Persistent websocket streams map better to joelclaw's event-driven loops than request-response polling when voice sessions drive actions

Most voice-agent glue code treats talking to an LLM like tiny, isolated API calls: send an audio chunk, wait, repeat. That model leaks latency and throws away flow. The OpenAI WebSocket mode guide reframes voice as a persistent stream instead, which is closer to a conversation than a queue. Pairing that transport with LiveKit puts audio, state, and control on one continuously open lane.

The clever part is not that the docs are shiny; it is that this shape fits how the system already thinks. In joelclaw, you already pay for every useful event in an event bus, and Inngest durable runs already assume long-lived, replayable flow. A websocket session can emit partial transcriptions, interruption signals, and action intents as they happen instead of waiting for each response boundary. For agent loops, that removes a layer of conversion glue.

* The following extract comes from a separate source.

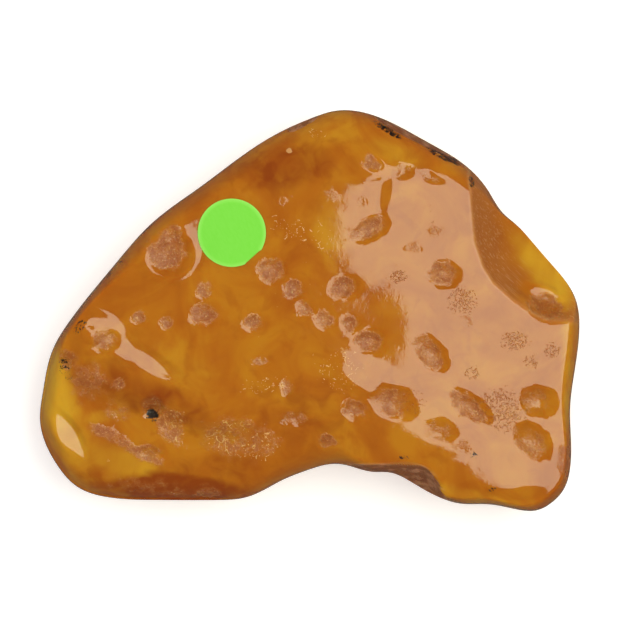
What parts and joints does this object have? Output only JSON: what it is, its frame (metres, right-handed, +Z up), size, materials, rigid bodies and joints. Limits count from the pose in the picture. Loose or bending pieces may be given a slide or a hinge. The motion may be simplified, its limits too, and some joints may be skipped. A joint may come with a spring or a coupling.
{
  "type": "polished amber pebble",
  "caption": "Flat polished amber pebble with worn pits, a long step and groove across one lobe, a chipped edge and a round paper dot on its top.",
  "frame": {"origin": "on the resting plane, under the middle of the pebble's outline", "axes": "+X along the pebble's long direction, +Z up through its thickness"},
  "size_m": [0.0634, 0.0472, 0.0176],
  "materials": {
    "amber": "polished cloudy fossil resin with rough pinkish crust in its pits",
    "green_paper": "matt coloured paper"
  },
  "bodies": {
    "root": {"amber_pebble": "amber", "paper_dot": "green_paper"}
  },
  "joints": []
}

For a practical build, the upside is obvious and the risk is equally obvious: long-lived connections need cleanup and recovery discipline. WebSockets can be dropped, token streams can desync, and the wrong defaults make retry logic look random. Treating voice as stream events is a transport win only if ownership boundaries, backpressure, and idempotent side effects are explicit. That makes this relevant to joelclaw gateway and system observability, where the hard part is not speed but keeping a durable audit trail of what happened during a live stream.

Key Ideas

  • Session = open channel: websocket voice keeps the transport alive across turns, so transcription, tooling and control signals can flow without one-off round trips.
  • Lower coordination friction: when stream payloads are eventified, agent-loops can process partials and still maintain deterministic handoff points.
  • Resilience is part of the API surface: stateful streams force explicit lifecycle handling such as reconnect, heartbeat, and cancellation semantics via the same event model used by your event bus.
  • Gateway architecture fit: joelclaw gateway can treat websocket frames as commands in-flight, which aligns with existing worker and Inngest integration patterns.
  • Less glue, clearer contract: you still need protocol discipline, but fewer adapters around start/stop loops means less state conversion overhead in production.